Within such a framework, the Commission could be given powers to propose secondary legislation, issue improvement notices, recommend or in some circumstances impose sanctions, request information from relevant public bodies and maintain an integrated Animal Welfare Data Register covering key sectors. Its work would be made transparent through regular reports to Parliament, open‑access data dashboards and accessible summaries for the public. Reform on this scale would be politically and administratively demanding. It would require careful legislation, broad consultation and sustained investment in data infrastructure and training. It would need to accommodate the realities of local government, the expertise of existing inspectorates and the experience of charities and professional bodies, while finding a settlement that is perceived as fair by farmers, researchers, industry and the wider public.
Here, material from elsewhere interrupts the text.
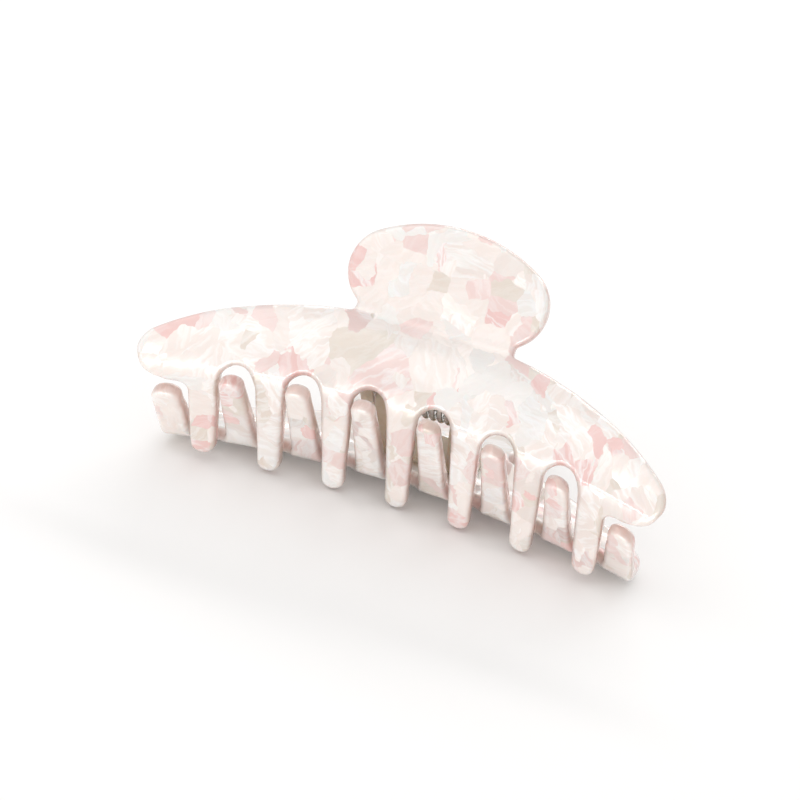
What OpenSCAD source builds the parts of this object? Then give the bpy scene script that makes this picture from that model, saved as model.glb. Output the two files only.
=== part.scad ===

The potential gains, however, are substantial. A well‑designed Animal Protection Commission would narrow the gap between public concern and uneven enforcement, make it easier to see where the system is working and where it is failing, and support policy adjustment in light of evidence rather than headlines. It would provide institutional memory in an area where ministerial portfolios and political priorities change frequently. It would also offer a template for other domains—such as environmental governance or public health—where strong ethical commitments need to be sustained within complex, evolving systems. In this broader sense, the proposal points towards adaptive ethics: the effort to give moral principles durable institutional form in a world where knowledge is incomplete and conditions are continually shifting. Reverence for life, understood in this way, is not only an attitude of respect towards living beings. It is also a commitment to build and maintain institutions capable of noticing when suffering occurs, of learning from their own failures and of altering course without losing sight of their purpose.